オプションの由来:「-iオプションのiは、ignore-environment(環境を無視する)の頭文字から来ています。プログラムをテストする際などに、環境変数の影響を排除したいというニーズに応えるために導入されました。」
4. -u (unset) オプション:指定した環境変数を削除
意味: 指定した環境変数のみを削除して、コマンドを実行します。他の変数はそのまま引き継がれます。
実践例:
LANGという環境変数を削除してdateコマンドを実行:
env -u LANG date

※言語を設定しているLANGの環境変数を削除して実行しているために、日本語表示されない状態になっています。
オプションの由来:「-uオプションのuは、unset(設定解除)の頭文字から来ています。特定の変数だけを環境から取り除きたい場合に便利です。」
LPIC対策としてのポイント
envコマンドは、**export**コマンド(次の記事で解説予定)と対比して理解することが重要です。

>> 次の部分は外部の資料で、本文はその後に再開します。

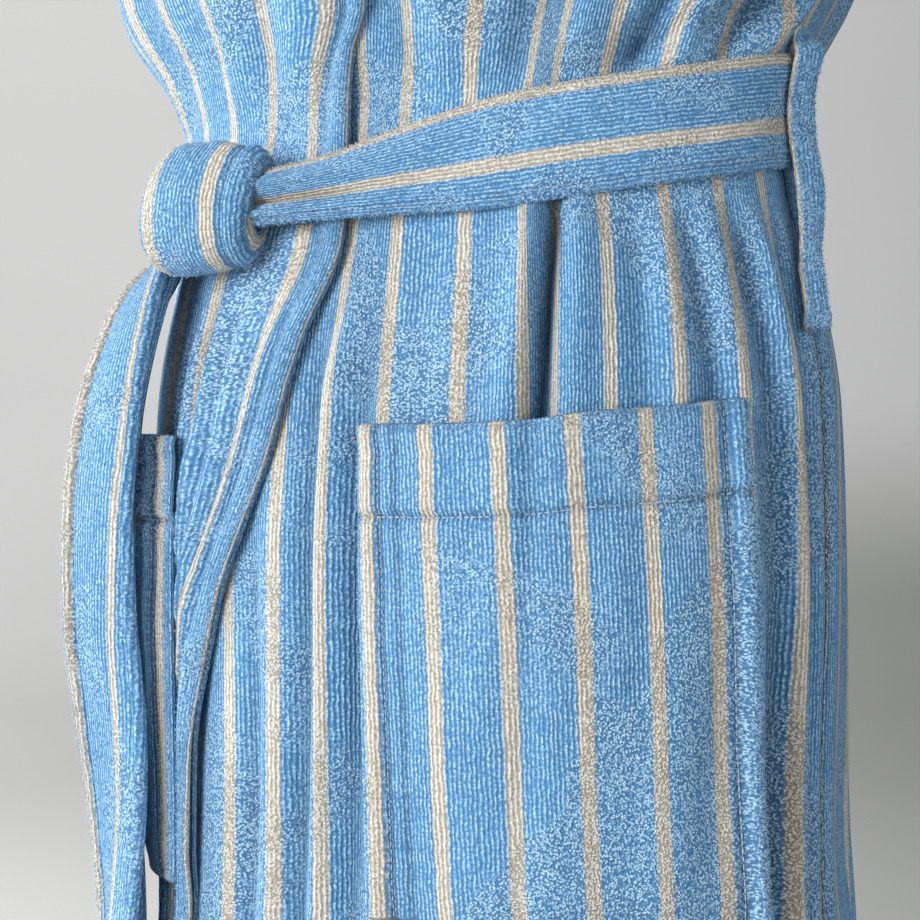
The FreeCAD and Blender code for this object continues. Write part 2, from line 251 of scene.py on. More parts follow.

export: 現在のシェルセッションとその子プロセスに永続的に環境変数を設定する。env: 指定したコマンドの実行時のみ一時的に環境変数を設定する。
この「永続性」と「一時性」の違いは、LPIC試験でよく問われる重要なポイントです。
まとめ
今回は、Linuxの環境変数の確認と操作を行うenvコマンドについて、その基本的な使い方からコマンド名の由来、そして主要オプションまでを詳しく解説しました。envコマンドを使いこなすことで、プログラムやシェルの挙動を制御する環境変数を自在に操れるようになります。
LPICレベル1の試験対策としては、環境変数を一時的に設定できる点と、-iオプションによるクリーンな環境の作成方法を必ず押さえておきましょう。